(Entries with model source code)

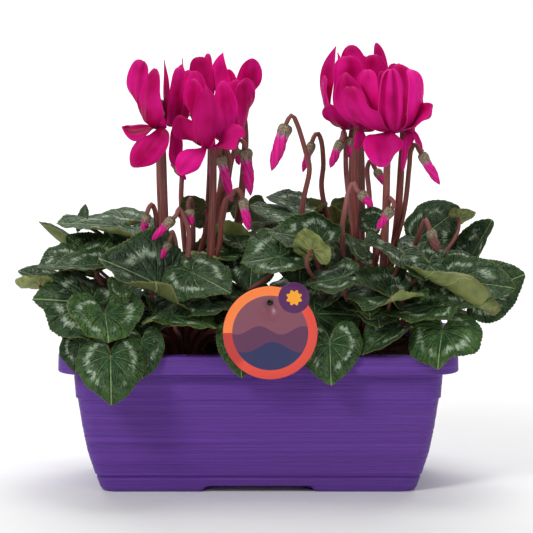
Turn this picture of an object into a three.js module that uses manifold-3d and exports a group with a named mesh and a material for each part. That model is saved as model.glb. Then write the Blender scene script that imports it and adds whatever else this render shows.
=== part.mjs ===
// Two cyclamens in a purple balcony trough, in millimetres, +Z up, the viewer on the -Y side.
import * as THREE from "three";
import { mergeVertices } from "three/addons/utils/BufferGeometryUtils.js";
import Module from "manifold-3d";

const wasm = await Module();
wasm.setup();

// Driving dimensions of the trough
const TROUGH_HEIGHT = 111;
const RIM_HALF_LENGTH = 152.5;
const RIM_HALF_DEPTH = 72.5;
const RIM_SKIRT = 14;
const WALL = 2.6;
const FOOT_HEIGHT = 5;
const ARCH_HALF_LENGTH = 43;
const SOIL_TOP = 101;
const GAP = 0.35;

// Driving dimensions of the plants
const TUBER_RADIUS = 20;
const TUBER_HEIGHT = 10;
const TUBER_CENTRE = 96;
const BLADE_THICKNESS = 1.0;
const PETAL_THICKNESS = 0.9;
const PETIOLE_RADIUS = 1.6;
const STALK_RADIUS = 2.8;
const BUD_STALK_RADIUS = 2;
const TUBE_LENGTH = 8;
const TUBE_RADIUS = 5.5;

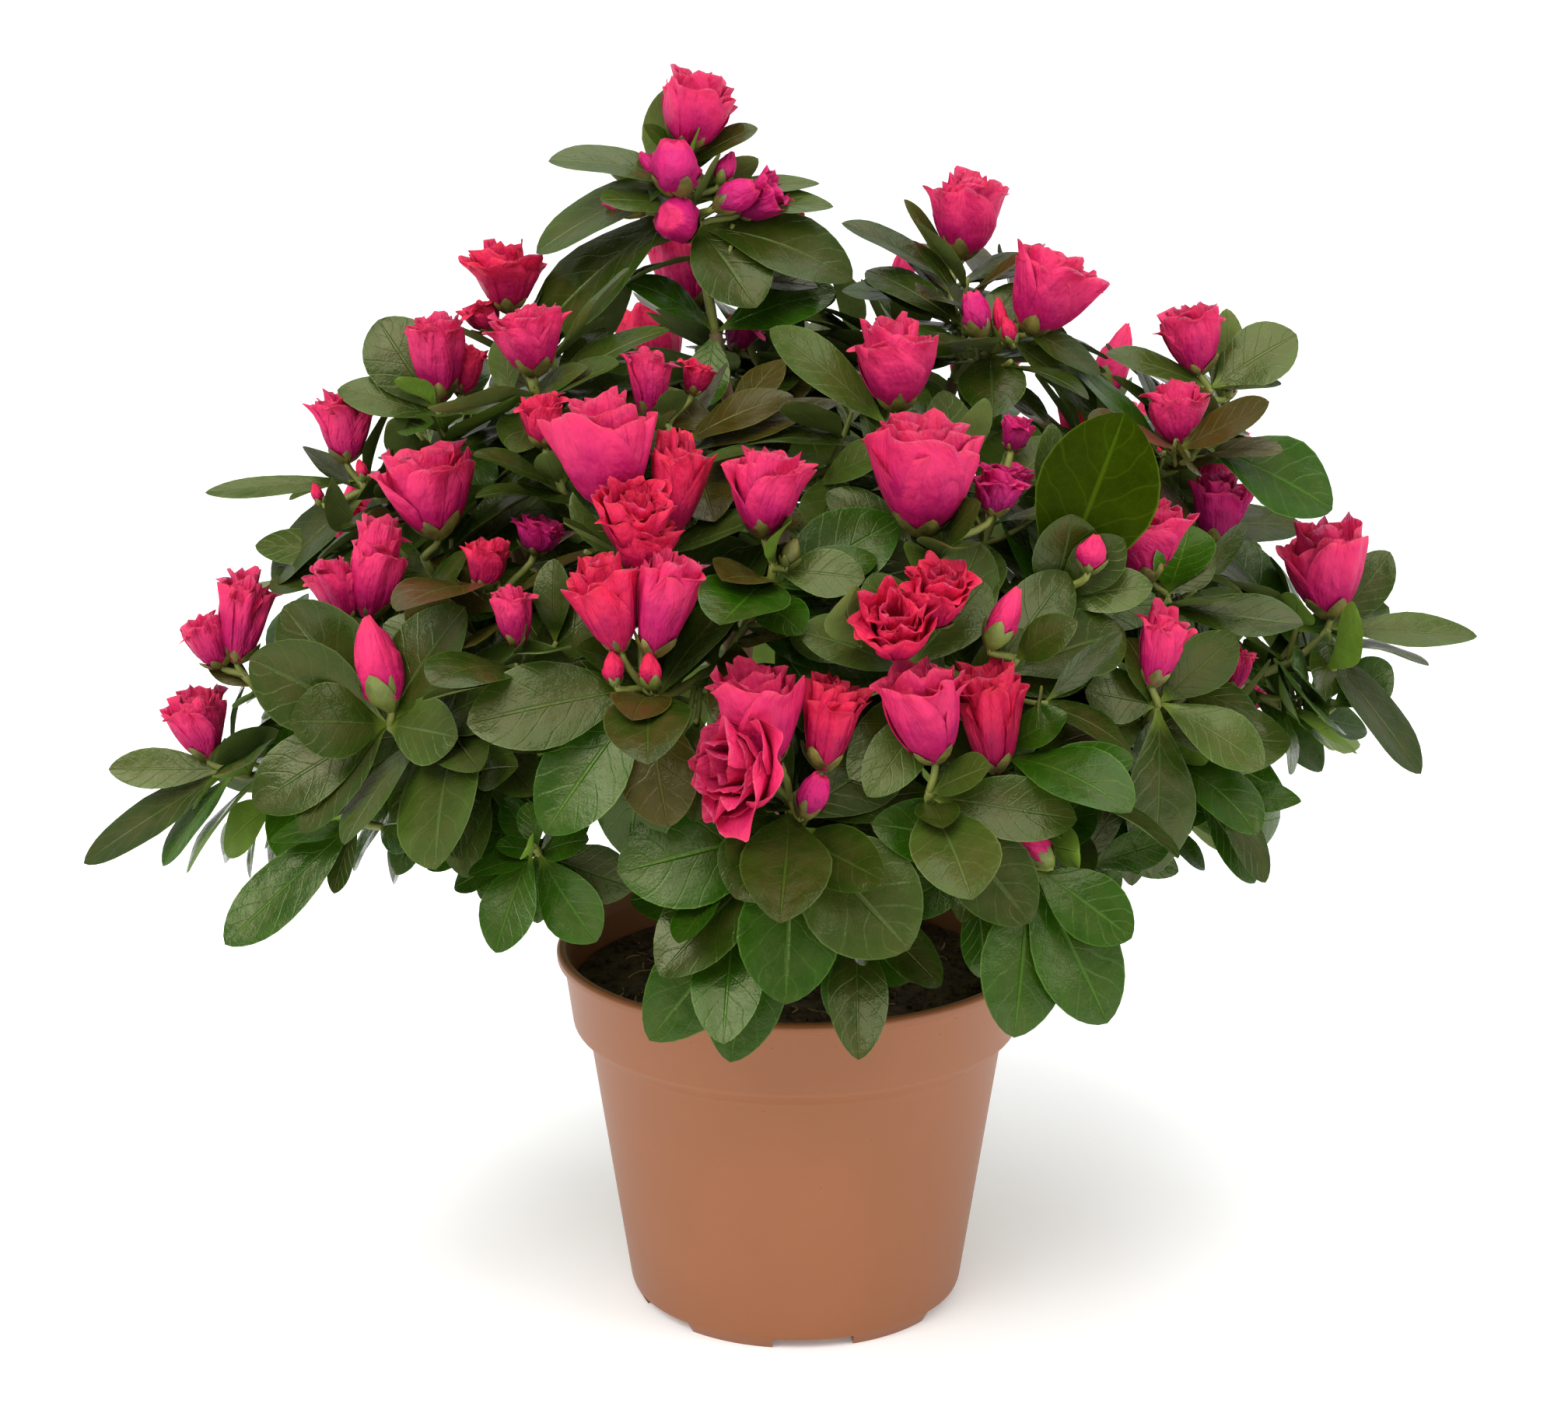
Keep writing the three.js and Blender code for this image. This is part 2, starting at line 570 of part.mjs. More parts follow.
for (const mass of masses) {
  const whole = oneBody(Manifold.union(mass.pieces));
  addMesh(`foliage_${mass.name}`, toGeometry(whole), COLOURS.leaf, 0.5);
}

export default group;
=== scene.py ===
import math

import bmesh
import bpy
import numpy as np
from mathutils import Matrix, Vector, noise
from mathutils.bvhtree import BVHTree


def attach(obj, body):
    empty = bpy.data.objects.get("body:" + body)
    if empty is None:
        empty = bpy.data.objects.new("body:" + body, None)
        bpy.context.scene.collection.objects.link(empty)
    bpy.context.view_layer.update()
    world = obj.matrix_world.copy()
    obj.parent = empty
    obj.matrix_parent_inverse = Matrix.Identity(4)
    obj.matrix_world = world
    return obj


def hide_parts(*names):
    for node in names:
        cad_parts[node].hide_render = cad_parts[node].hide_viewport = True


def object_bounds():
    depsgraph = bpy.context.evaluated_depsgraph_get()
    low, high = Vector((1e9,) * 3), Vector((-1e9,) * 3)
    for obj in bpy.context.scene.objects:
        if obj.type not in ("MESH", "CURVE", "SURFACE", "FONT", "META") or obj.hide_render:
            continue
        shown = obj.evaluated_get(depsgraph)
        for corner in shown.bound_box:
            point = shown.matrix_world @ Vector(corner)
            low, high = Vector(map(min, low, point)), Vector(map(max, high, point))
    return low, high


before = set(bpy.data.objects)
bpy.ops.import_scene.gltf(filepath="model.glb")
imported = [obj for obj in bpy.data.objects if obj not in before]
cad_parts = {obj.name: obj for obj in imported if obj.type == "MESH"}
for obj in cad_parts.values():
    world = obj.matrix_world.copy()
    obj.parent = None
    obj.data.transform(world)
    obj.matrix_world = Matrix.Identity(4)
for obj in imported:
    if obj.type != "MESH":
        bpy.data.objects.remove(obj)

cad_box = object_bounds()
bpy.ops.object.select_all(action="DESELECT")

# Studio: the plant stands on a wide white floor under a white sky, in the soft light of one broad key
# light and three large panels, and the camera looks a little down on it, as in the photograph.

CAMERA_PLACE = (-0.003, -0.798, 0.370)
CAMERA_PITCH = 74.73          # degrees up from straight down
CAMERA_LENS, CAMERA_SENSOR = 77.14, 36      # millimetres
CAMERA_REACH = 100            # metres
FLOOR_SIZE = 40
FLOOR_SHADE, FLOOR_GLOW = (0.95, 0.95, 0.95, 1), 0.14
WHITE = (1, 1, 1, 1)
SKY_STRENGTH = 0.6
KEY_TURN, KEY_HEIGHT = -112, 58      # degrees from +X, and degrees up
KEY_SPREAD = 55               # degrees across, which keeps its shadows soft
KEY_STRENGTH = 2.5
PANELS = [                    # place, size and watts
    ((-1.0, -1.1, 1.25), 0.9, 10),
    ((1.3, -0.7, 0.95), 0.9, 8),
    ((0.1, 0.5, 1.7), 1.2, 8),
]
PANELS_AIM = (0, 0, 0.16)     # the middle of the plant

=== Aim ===
Keep both end lines and retype everything in the records above from the line containing "Keep writing the" through the line containing "in imported if", exactly, with nothing else.

=== Exercise answer ===
Keep writing the three.js and Blender code for this image. This is part 2, starting at line 570 of part.mjs. More parts follow.
for (const mass of masses) {
  const whole = oneBody(Manifold.union(mass.pieces));
  addMesh(`foliage_${mass.name}`, toGeometry(whole), COLOURS.leaf, 0.5);
}

export default group;
=== scene.py ===
import math

import bmesh
import bpy
import numpy as np
from mathutils import Matrix, Vector, noise
from mathutils.bvhtree import BVHTree


def attach(obj, body):
    empty = bpy.data.objects.get("body:" + body)
    if empty is None:
        empty = bpy.data.objects.new("body:" + body, None)
        bpy.context.scene.collection.objects.link(empty)
    bpy.context.view_layer.update()
    world = obj.matrix_world.copy()
    obj.parent = empty
    obj.matrix_parent_inverse = Matrix.Identity(4)
    obj.matrix_world = world
    return obj


def hide_parts(*names):
    for node in names:
        cad_parts[node].hide_render = cad_parts[node].hide_viewport = True


def object_bounds():
    depsgraph = bpy.context.evaluated_depsgraph_get()
    low, high = Vector((1e9,) * 3), Vector((-1e9,) * 3)
    for obj in bpy.context.scene.objects:
        if obj.type not in ("MESH", "CURVE", "SURFACE", "FONT", "META") or obj.hide_render:
            continue
        shown = obj.evaluated_get(depsgraph)
        for corner in shown.bound_box:
            point = shown.matrix_world @ Vector(corner)
            low, high = Vector(map(min, low, point)), Vector(map(max, high, point))
    return low, high


before = set(bpy.data.objects)
bpy.ops.import_scene.gltf(filepath="model.glb")
imported = [obj for obj in bpy.data.objects if obj not in before]
cad_parts = {obj.name: obj for obj in imported if obj.type == "MESH"}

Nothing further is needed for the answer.